Really looks good doesn't it?

My technique was to tunnel bone my leg and trim it. Inside the tunneled part I placed rosemary, garlic and anchovies (just a couple of filets). I then trussed the leg into a fairly neat shape, cut some slits on the outside and placed more anchovy filets into  the slits. Slivers of garlic were placed in some deep cuts. (you can just see one between the two anchovy slits.) Pepper and more rosemary, but no salt as the anchovies have plenty. Here's my lamb in close up:

You can just see the anchovy in the slits if you look closely.

I roasted at 140 degrees C for a much longer time than Leo, but ended up with the same internal temperature. Also, the same resting time.

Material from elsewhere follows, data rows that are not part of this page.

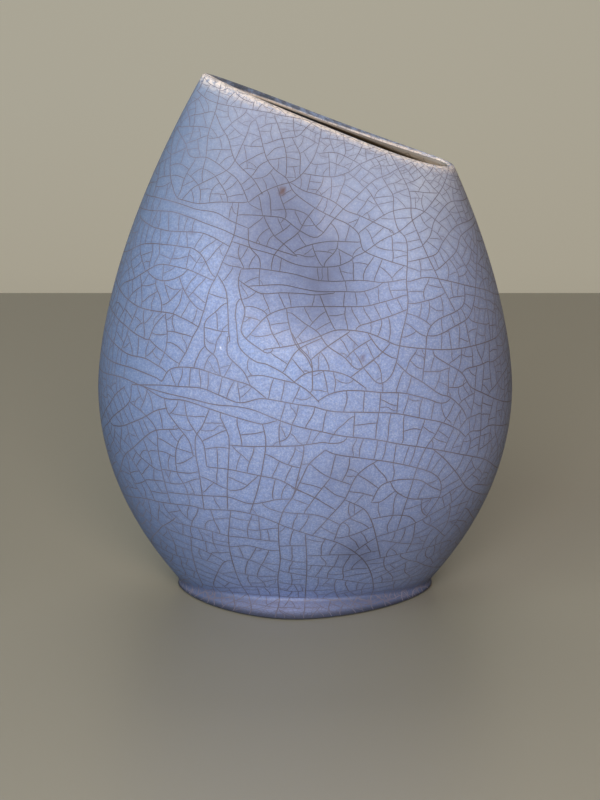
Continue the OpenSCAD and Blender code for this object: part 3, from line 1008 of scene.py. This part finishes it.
# Main lines on the front: points (x, height) in mm, one after another. The back has them upside down.
# A program worked them out, to 0.5 mm, from 692 pixel positions read in the photograph.
MAIN_LINES = [
    (-60.5,155.5, -50,157.5, -42,156.5, -38,155.5, -30.5,153.5, -25.5,151.5, -21,150, -14,147.5, -10,146, -3,143.5),
    (-54.5,151, -50.5,151, -46,151.5, -39,152, -34.5,151, -30,149),
    (-26.5,149.5, -21.5,148, -19,147, -14,145.5, -10,144, -5,141.5, 1.5,140, 11,140, 17,142),
    (-54.5,161, -50.5,161, -45.5,160.5, -40,159.5, -33,159, -27.5,156.5, -21,154),
    (-45.5,162, -39.5,161.5, -32,162.5, -24.5,162.5),
    (-44,164, -41.5,166.5, -37,169, -33,171, -28.5,173.5, -26,176.5, -24,180.5, -21.5,185.5, -20.5,188.5, -19,190),
    (-32,199, -33,194, -34.5,189.5, -36,185, -36.5,180.5),
    (-41,199.5, -37.5,197, -33.5,195.5, -27.5,194.5, -20.5,193.5, -14.5,192.5),
    (-47.5,184.5, -44.5,180.5, -43.5,177.5, -41.5,176.5, -37,177, -33,175.5, -30,173.5, -25.5,170.5, -23,167,
     -21,162.5),
    (-32.5,190, -31,187, -28.5,183.5, -26,176.5, -19.5,170.5, -17,167),
    (-18.5,190.5, -17,186, -15.5,180.5, -14,176.5, -11,173, -7,170, -4,165, 3.5,159.5, 10.5,156, 15.5,154, 19.5,151,
     20.5,147.5, 22,145, 30,142.5, 37.5,140.5),
    (-14.5,182, -9,183.5, -3,184, 0,186.5, 2,188),
    (-10,187.5, -8,182, -7,177.5, -7,173),
    (-4,182, -2,178, -2,173),
    (-21,162.5, -18,164.5, -14,166.5, -9,168, -4.5,169, -1,171.5, 2,175, 3.5,177.5, 5,181.5, 6,186),
    (-1,171.5, 4.5,170.5, 10.5,170, 16,171.5, 18.5,173),
    (4.5,178, 11.5,178, 18.5,175),
    (-5.5,168.5, -0.5,165.5, 4.5,164, 10.5,161.5, 15,158.5, 20,157, 25,155, 30,153, 32.5,152),
    (-12.5,157.5, -8,156.5, -2,152, 4.5,149.5, 10.5,155.5, 15,160, 18.5,163, 25,168.5, 30.5,170.5, 34,172, 40,174),
    (-14,155, -11.5,151, -8,148, -3,143.5),
    (-2,152, -4.5,150, -8,148, -11.5,144.5, -12.5,141),
    (-3.5,145.5, 1.5,147, 8.5,148, 14.5,148, 17.5,148),
    (-21,154, -20.5,148, -17,144, -16.5,140.5),
    (-25,158.5, -26,152.5, -28,147.5, -30.5,142.5, -32.5,138, -35,133.5, -36.5,128, -38,123.5),
    (-23.5,140.5, -24.5,136.5, -23.5,131, -22,127, -23,122.5),
    (-23.5,140.5, -17.5,140.5, -11.5,139.5, -4,138, 3.5,136, 11,135.5, 20.5,136, 28.5,135.5, 37,136.5),
    (-18.5,135, -9,135, -1.5,133.5, 5,132.5, 14,132.5, 20.5,132.5, 26,134, 28.5,135.5),
    (-24.5,137, -20.5,134.5, -16,132.5, -9,132.5, -1,132, 3.5,131.5, 11,132),
    (-18.5,121, -14.5,125, -10,127, -4,128, 5,128, 9,128, 21,128, 27,129, 31.5,130),
    (-7,128, -6,122.5, -3.5,116, 0.5,111.5, 2.5,107.5),
    (5,132, 7.5,126.5, 10.5,121),
    (-61.5,134, -57,137.5, -53,139.5, -46,139.5, -42,139, -37,137.5, -34,136.5),
    (-58.5,135.5, -55,134, -50.5,134.5, -45.5,137, -43,139.5),
    (-68,138.5, -62,143.5, -57,145.5, -49.5,146.5, -45,146.5, -41.5,146.5, -38,144.5, -35.5,140.5),
    (-71.5,126.5, -68,124.5, -62.5,123, -57,123, -49.5,123.5, -45,122.5),
    (-32.5,139, -29.5,134.5, -28.5,130, -28,120.5),
    (17.5,143, 22,145, 28,149, 34.5,152, 39.5,155.5, 44,158, 48,161.5, 51,164.5, 53,167.5),
    (32.5,175.5, 35.5,170.5, 38,166, 39,162, 39,158, 39.5,155.5, 41.5,151, 44,145.5, 47.5,138.5, 50.5,132.5,
     55.5,123),
    (19.5,151, 25,155, 31.5,158.5, 39,159.5, 44,158, 48,155, 52.5,151),
    (31,166, 32.5,163.5, 32.5,158.5, 34,153, 37,149.5, 37.5,143.5, 37,135.5, 37.5,130, 37,125, 35,117.5, 33.5,110,
     32.5,106.5),
    (37.5,135.5, 44,136.5, 50.5,135, 59,131.5, 67.5,127, 73,122),
    (24.5,123, 30.5,124.5, 37.5,126.5),
    (-13,114.5, -3.5,116, 4.5,118.5, 10.5,120.5, 16,120.5, 22.5,119.5, 28.5,117, 33.5,114.5, 44,112, 54.5,110,
     66,109),
    (2,111, 7.5,115, 16,120),
    (-5.5,126.5, -0.5,123, 4.5,120, 8,115.5, 14,111.5, 19,107, 24.5,110, 28,112.5, 30.5,115),
    (22.5,119.5, 27,113.5, 32,110),
    (60,158.5, 53.5,159.5, 48,155, 46,150, 43,147),
    (63.5,151.5, 56,151.5, 51,147.5, 48.5,144, 44.5,143, 37.5,142),
    (64,149.5, 58,148, 56,143.5, 51,140),
    (64.5,140, 64,135.5, 63,125.5, 60.5,120, 55,118),
    (59,132, 59,126, 56.5,123.5, 48.5,121.5, 45,118, 44,111, 43,101),
    (-78.5,92.5, -69.5,95.5, -60.5,95, -51,94.5, -42,94, -33.5,93, -25,93, -18.5,92, -10.5,89, -3,86.5, 5.5,84.5,
     13.5,82.5, 25,80.5, 33.5,78, 46.5,74, 59,68.5, 68.5,62.5, 75,53),
    (-72.5,106.5, -66.5,105, -59.5,105.5, -54.5,104),
    (-77.5,99.5, -73,99.5, -64.5,100.5, -55.5,99.5, -53.5,98.5),
    (-64.5,94.5, -54,97, -45.5,98, -38,98.5, -31,96.5, -24,94.5, -16.5,96.5, -10.5,96, -1.5,94.5, 2.5,94, 10,92,
     22.5,91, 33.5,89.5, 44,86, 50.5,83.5, 56.5,79.5, 59.5,76),
    (-60.5,95, -52.5,92.5, -44.5,93, -36.5,91.5, -28,89.5, -19,87.5, -15.5,87, -10.5,88.5),
    (-53,98.5, -50.5,103, -46.5,105, -39.5,105.5, -32,104, -25.5,102.5, -20,101, -14,96.5),
    (-52,91, -51,87.5, -47.5,83, -43,77.5, -41.5,71.5),
    (-44.5,93, -43.5,86.5, -40.5,81.5, -37.5,77, -36.5,67.5),
    (-35,91.5, -38,84, -40.5,79.5, -40.5,72, -39.5,65.5, -38.5,55.5, -38,48.5),
    (-31.5,89, -28.5,82.5, -28,78, -28.5,68.5, -29,59.5, -29,51),
    (-15.5,86.5, -14.5,80, -15.5,71.5, -17.5,61, -20.5,50),
    (-28,78, -21,78, -14,78.5, -3.5,79, 0.5,79.5),
    (-36,68, -28,68, -17.5,66.5, -9.5,65, -3.5,61.5, 5.5,56.5),
    (-66,87.5, -60,84.5, -55.5,79.5, -55,71.5, -54,64, -52.5,56),
    (-65,94.5, -66,87.5, -71.5,80.5),
    (-66.5,78.5, -60.5,83, -55.5,87, -51,89),
    (-63.5,71, -59,76.5, -55,79.5, -47.5,81.5),
    (-53.5,63.5, -44,64, -39.5,65.5),
    (-71.5,42.5, -62,47, -54.5,48, -43,49.5, -38,49, -28.5,50, -21.5,49.5, -14.5,47.5, -7,44, 1.5,40.5, 9.5,37.5,
     14,35, 19,30.5, 23,24.5, 25.5,17, 26.5,8, 25.5,3),
    (-44.5,54.5, -35.5,55.5, -28.5,56, -21.5,54, -17,54.5, -10.5,56.5, -4.5,57),
    (-46,34, -38.5,33, -29,32, -21.5,33.5, -14.5,32, -10,32),
    (-45.5,39.5, -37.5,39, -29,37.5, -23,37.5, -16.5,37),
    (-28.5,44, -29,35.5, -28,25, -25.5,13, -23,6.5),
    (-10,46, -10,37.5, -9.5,27, -10.5,16, -10,4),
    (0,40.5, 0.5,29.5, 0.5,19, 0,4.5),
    (-1.5,72, -3,65.5, -4.5,58.5, -8,52, -10,45),
    (-37,119, -36.5,113.5, -32.5,110, -31,104),
    (-28.5,116, -28.5,112, -26.5,109.5, -22.5,106, -20,101),
    (-25,120.5, -24,114.5, -18.5,110, -14,109, -8,106, -3.5,102.5, 0.5,100, 5,95.5),
    (-21,104.5, -16,105, -10.5,104, -3.5,102.5),
    (-5,120, -2,115, 2,110.5, 2.5,104),
    (-8,106.5, -3,114, 5.5,118),
    (7,77.5, 11,75.5, 20.5,73.5, 31,71, 40.5,67.5, 47,64, 50.5,59.5, 50.5,53, 46.5,46),
    (24.5,54.5, 27.5,61, 32,63, 37.5,63, 43,61.5, 47,58, 50.5,55.5),
    (31.5,62.5, 33.5,58.5, 38.5,54.5, 45,53, 50.5,52.5),
    (24.5,54.5, 28,54.5, 32.5,58),
    (50.5,83.5, 48,79, 44.5,74.5, 41.5,67.5, 39.5,60, 37,50.5, 34.5,40),
    (47,74, 52,68.5, 57,61, 61,53.5, 65.5,48.5, 69.5,44.5),
    (4.5,96, 9,98.5, 14.5,99.5, 21.5,99, 27.5,98, 35.5,97, 42.5,94.5),
    (-3.5,103.5, 0,106, 5,107, 10.5,106.5, 16,104.5, 22,100),
    (16,104, 21,107.5, 25,110),
    (21,107.5, 26.5,101.5, 31,103.5, 33.5,109.5),
    (34.5,107, 38,103.5, 43,100, 49.5,94.5, 53.5,92.5, 58,87.5, 60,83.5),
    (52.5,105, 58,100.5, 61.5,94.5, 66.5,90.5, 72.5,85.5, 79,80),
    (18,91.5, 17.5,82.5),
    (21.5,99, 21,91),
    (27.5,98, 27,91),
    (34,97, 33.5,90),
    (33.5,78.5, 32.5,71),
    (36,88, 36,78.5),
    (1.5,72, 7.5,67, 16.5,63),
    (26.5,72, 21.5,69, 18,65, 14.5,56.5, 9,49, 2.5,40),
    (7.5,77.5, 1.5,72, -1.5,65.5, -5,57),
    (9.5,66.5, 4,58.5, -0.5,51),
    (-5.5,62, 2,58.5, 8.5,54),
    (14.5,56.5, 21.5,52, 24.5,46.5, 26.5,38.5, 28.5,27.5),
    (21.5,52, 16.5,48, 13,45, 11,38),
    (-2.5,50.5, 3,50, 7.5,48.5, 13,45),
    (25.5,47, 30,47.5, 34,47.5, 39,46, 42,42),
    (26.5,38, 34.5,40, 42,42.5, 46.5,44.5),
    (19,31.5, 23,35, 26.5,37.5),
    (23,25.5, 32,27, 41.5,27.5, 49,28),
    (-6,20, 4,17.5, 14,15.5, 24.5,12, 34,11.5),
    (1.5,29.5, 9.5,30, 19,29.5),
    (66.5,89, 66,83.5, 66,76.5, 65.5,70),
    (57.5,79.5, 60.5,82.5, 65,83),
    (59.5,75, 62,77, 66,76, 70,76.5, 76.5,72.5),
]


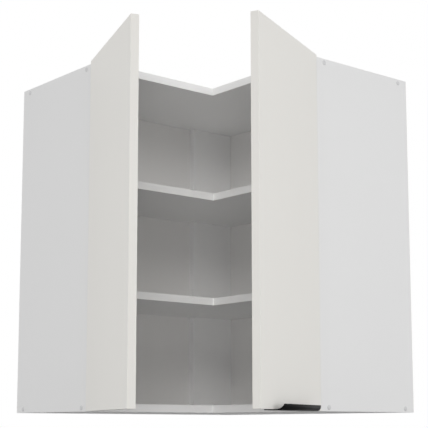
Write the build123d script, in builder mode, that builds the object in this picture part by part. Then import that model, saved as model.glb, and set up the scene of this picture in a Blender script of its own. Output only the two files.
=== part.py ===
from build123d import *
import os
from math import atan2, cos, degrees, hypot, radians, sin, sqrt

os.makedirs("parts", exist_ok=True)

# Corner wall cabinet with two wings and two doors. All sizes are millimetres.
# The origin is the rear corner of the cabinet at its underside, where the two
# walls meet. The right wing runs along +X in front of the wall at Y = 0, and the
# left wing along -Y in front of the wall at X = 0. Both doors stand open.

# ---- Carcass ----------------------------------------------------------------
right_wing_length = 600.0
left_wing_length = 600.0
cabinet_height = 716.0
carcass_depth = 290.0
board_thickness = 16.0
board_edge_radius = 0.4
inner_corner_radius = 0.5
shelf_setback = 16.0
shelf_play = 0.5

# ---- Back -------------------------------------------------------------------
back_recess = 13.0
back_thickness = 3.0
groove_depth = 8.0
groove_play = 0.4
back_panel_play = 0.5
strip_width = 120.0
strip_thickness = 16.0

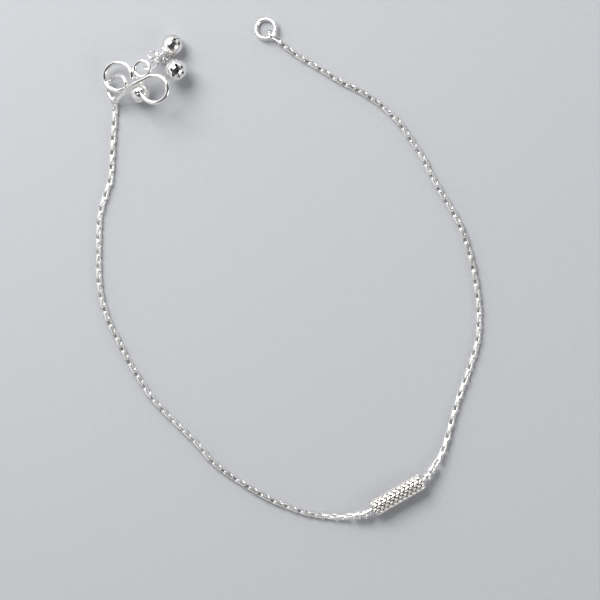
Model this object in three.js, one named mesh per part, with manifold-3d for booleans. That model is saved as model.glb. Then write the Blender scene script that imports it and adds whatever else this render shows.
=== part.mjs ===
// A payal anklet in silver, laid open on a flat surface: a long box chain with a woven barrel
// bead on its lower run, a plain ring at one end, and at the other an S-shaped hook that
// carries three little round bells. Millimetres, +Z up. The origin is the middle of the
// anklet's outline on the surface it lies on; +Y runs from the bead towards the ring and hook.

import * as THREE from 'three';
import { mergeVertices } from 'three/addons/utils/BufferGeometryUtils.js';
import Module from 'manifold-3d';

const wasm = await Module();
wasm.setup();

// ---------------------------------------------------------------- driving dimensions

const WIRE_SIDES = 8; // facets round every wire; one facet lies flat on the surface
const FLAT = Math.cos(Math.PI / WIRE_SIDES); // height of a facet over its corner radius

const CHAIN_RADIUS = 0.65; // over the corners of the links
const CHAIN_STEP = 3.0; // length of one straight stretch of the chain's tube

const BEAD = { length: 13.0, radius: 1.9, bore: 0.8, dome: 0.9, domeRadius: 1.15, sides: 20 };
const BEAD_CENTRE = new THREE.Vector3(23.9, -49.7, BEAD.radius);
const BEAD_ANGLE = THREE.MathUtils.degToRad(29.9); // its axis, turned from +X towards +Y
const SPACER = { radius: 1.05, bore: 0.7, length: 1.0, soft: 0.25, collar: 0.85, sides: 16 };
const PIN_RADIUS = 0.32; // wire that carries the bead and the two spacers
const CUP = { radius: 0.8, flangeRadius: 1.05, flange: [1.2, 1.65], neck: 0.72, sides: 12 };
const CUP_TO_SPACER = 0.45; // along the pin

// The end ring is propped a little on the side where its link passes under it.
const END_RING = { centre: [-5.1, 52.7, 0.93], radius: 2.15, wire: 0.46, prop: 12.5 };
const RING_LINK = { from: [-3.6, 51.28, 1.42], to: [-2.0, 49.95, 0.82], radii: [1.18, 0.55], wire: 0.28 };

// The S-shaped hook leans on the bell under its tip, so its plane rises along +X.
const HOOK_WIRE = 0.5;
const HOOK_LEFT = { centre: [-37.5, 42.1], radius: 3.06, from: -4, to: 294 };
const HOOK_RIGHT = { centre: [-29.4, 39.2], radius: 2.95, from: 114, to: -177 };
const HOOK_TIP = { x: -32.35, z: 5.6 };
const HOOK_SLOPE = 0.4;
const BELL_RING = { centre: [-32.1, 43.67], radius: 1.7, wire: 0.42 };
const HOOK_EYE = { from: [-33.35, 40.8, 4.75], to: [-33.45, 41.66, 3.74], radii: [0.5, 0.85] };

// The pear-shaped ring that ties the hook to the chain stands over the hook's left loop.
const HOOK_LINK_WIRE = 0.38;
const HOOK_LINK_PLANE = { x: -39.7, y: 40.0, z: 1.05, slopeX: 1.35, slopeY: 0.3 };
const EYE_LINK = { from: [-38.3, 36.82, 1.97], to: [-38.25, 36.0, 1.2], radii: [1.05, 0.7] };

const BELL = { radius: 2.4, wall: 0.3, loopRadius: 0.58, loopWire: 0.24, seat: 2.3 };
const BELL_SLIT = { count: 3, width: 0.28, length: 2.2 };
const BELL_HOLE = { count: 6, radius: 0.33, colatitude: 35 };
const LINK_WIRE = 0.25; // small links and jump rings

const SILVER = { color: 0xd4d6d8, roughness: 0.22, metalness: 1.0 };

// ---------------------------------------------------------------- routes

// Centreline of the chain from the hook's eye link to the bead, and from the end ring's link
// to the bead: x, y and height over the lying height of the chain.
const HOOK_SIDE_ROUTE = [
  [-38.2, 34.8, 0], [-38.5, 30.7, 0], [-38.8, 25.6, 0], [-39.0, 22.1, 0], [-39.3, 19.3, 0],
  [-40.0, 17.1, 0], [-41.3, 12.9, 0], [-41.7, 10.2, 0], [-41.85, 6.7, 0], [-41.9, 1.3, 0],
  [-41.7, -3.2, 0], [-41.2, -6.5, 0], [-39.5, -11.9, 0], [-37.6, -15.7, 0], [-35.4, -20.1, 0],
  [-32.7, -24.5, 0], [-30.6, -27.8, 0], [-26.2, -32.6, 0], [-21.8, -36.9, 0], [-19.6, -39.2, 0],
  [-17.4, -41.8, 0], [-15.2, -43.8, 0], [-10.8, -46.8, 0], [-4.2, -50.7, 0], [0.2, -52.5, 0],
  [4.6, -53.9, 0.01], [8.8, -54.5, 0.1], [11.3, -54.6, 0.45], [13.5, -54.45, 0.95],
];
const RING_SIDE_ROUTE = [
  [-1.1, 49.0, 0], [2.4, 46.5, 0], [6.8, 43.9, 0], [11.2, 41.2, 0], [15.6, 39.0, 0],
  [20.0, 36.1, 0], [22.2, 34.1, 0], [24.0, 32.3, 0], [26.8, 28.3, 0], [29.6, 23.9, 0],
  [31.8, 19.5, 0], [34.4, 15.1, 0], [37.0, 10.7, 0], [38.8, 6.3, 0], [40.1, 1.9, 0],
  [41.0, -2.5, 0], [41.6, -6.9, 0], [41.8, -11.3, 0], [41.5, -15.7, 0], [40.3, -20.1, 0],
  [38.8, -24.5, 0], [37.2, -28.9, 0], [35.9, -33.3, 0.01], [34.7, -37.7, 0.12],
  [33.8, -40.2, 0.4], [32.55, -42.65, 0.9],
];

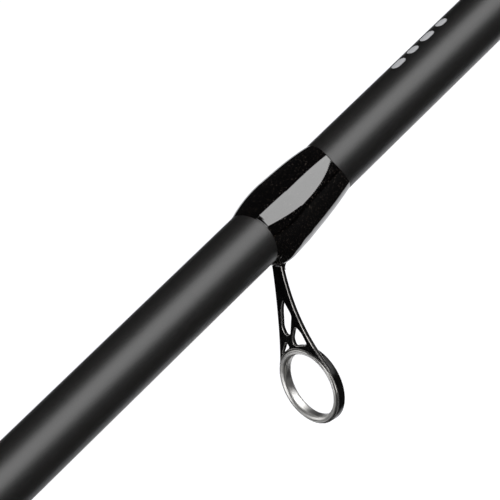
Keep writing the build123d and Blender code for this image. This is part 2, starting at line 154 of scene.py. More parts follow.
def stretched(tree, coords, scale):
    """Coordinates stretched by a scale along each axis."""
    mapping = tree.nodes.new("ShaderNodeMapping")
    mapping.inputs["Scale"].default_value = scale
    tree.links.new(coords, mapping.inputs["Vector"])
    return mapping.outputs["Vector"]


def noise(tree, coords, scale, detail=2.0, roughness=0.5):
    """A noise texture's value."""
    node = tree.nodes.new("ShaderNodeTexNoise")
    node.inputs["Scale"].default_value = scale
    node.inputs["Detail"].default_value = detail
    node.inputs["Roughness"].default_value = roughness
    tree.links.new(coords, node.inputs["Vector"])
    return node.outputs["Fac"]


def spread(tree, value, low, high, to_low, to_high):
    """Maps value from low..high to to_low..to_high, clamped."""
    node = tree.nodes.new("ShaderNodeMapRange")
    limits = {"From Min": low, "From Max": high, "To Min": to_low, "To Max": to_high}
    for key, number in limits.items():
        node.inputs[key].default_value = number
    tree.links.new(value, node.inputs["Value"])
    return node.outputs["Result"]


COLOUR_A, COLOUR_B, COLOUR_OUT = 6, 7, 2  # the Mix node's colour sockets


def mixed(tree, factor, first, second):
    """A colour between two, by a factor. Each is a colour or a socket."""
    node = tree.nodes.new("ShaderNodeMix")
    node.data_type = "RGBA"
    tree.links.new(factor, node.inputs["Factor"])
    for key, colour in ((COLOUR_A, first), (COLOUR_B, second)):
        if isinstance(colour, bpy.types.NodeSocket):
            tree.links.new(colour, node.inputs[key])
        else:
            node.inputs[key].default_value = (*colour, 1)
    return node.outputs[COLOUR_OUT]


def bumped(tree, shader, height, distance, under=None):
    """Adds a bump from a height, on top of another bump if there is one."""
    node = tree.nodes.new("ShaderNodeBump")
    node.inputs["Distance"].default_value = distance
    node.inputs["Strength"].default_value = 1.0
    tree.links.new(height, node.inputs["Height"])
    if under is not None:
        tree.links.new(under, node.inputs["Normal"])
    tree.links.new(node.outputs["Normal"], shader.inputs["Normal"])
    return node.outputs["Normal"]


def maths(tree, operation, first, second):
    """A Math node's result. Each value is a number or a socket."""
    node = tree.nodes.new("ShaderNodeMath")
    node.operation = operation
    for key, value in ((0, first), (1, second)):
        if isinstance(value, bpy.types.NodeSocket):
            tree.links.new(value, node.inputs[key])
        else:
            node.inputs[key].default_value = value
    return node.outputs[0]


# ---------------------------------------------------------------- materials
def carbon_blank():
    """Satin charcoal, with a fine even grain."""
    mat, tree, shader, coords = new_material("carbon_blank")
    grain = noise(tree, coords, 5200, 3, 0.7)
    broad = noise(tree, stretched(tree, coords, (60, 400, 400)), 1.0, 2)
    speck = spread(tree, grain, 0.35, 0.65, 0.0, 1.0)
    base = mixed(tree, speck, (0.0020, 0.0018, 0.0017), (0.0135, 0.0125, 0.0115))
    patches = spread(tree, broad, 0.3, 0.7, 0.0, 0.35)
    colour = mixed(tree, patches, base, (0.0105, 0.0100, 0.0095))
    tree.links.new(colour, shader.inputs["Base Color"])
    tree.links.new(spread(tree, grain, 0.3, 0.7, 0.40, 0.47), shader.inputs["Roughness"])
    shader.inputs["IOR"].default_value = 1.6
    shader.inputs["Specular IOR Level"].default_value = 0.62
    bumped(tree, shader, grain, 0.010 * MM)
    return mat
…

The results? Two absolutely delicious legs of lamb. It was hard to say one was better or worse than the other since they were both good. You'll just have to try both ways to see which is your personal preference.

I did cheat and combine the pan juices from both roasts to make the gravy. This also was good over the potatoes and other vegetables. Overall a really nice meal. Oh! By the way we had fresh asparagus with Hollandaise sauce as a starter. Life is good.

We were also having another comparison going on with this meal. That was of wine. Our Niece is getting married here in June and lamb will feature in the Wedding Dinner. She wants a St Emillion to go with it so her father had bought a couple of 'Grand Cru's' to sample before ordering the full quantity of bottles.
Both were very nice wines and, of course, went very well with the lamb. Opinions varied a bit around the table, but the consensus was to go for the cheaper of the two as the quality of the two was equal.

This stuff is hard work you know, but somebody has to do it. Don't they?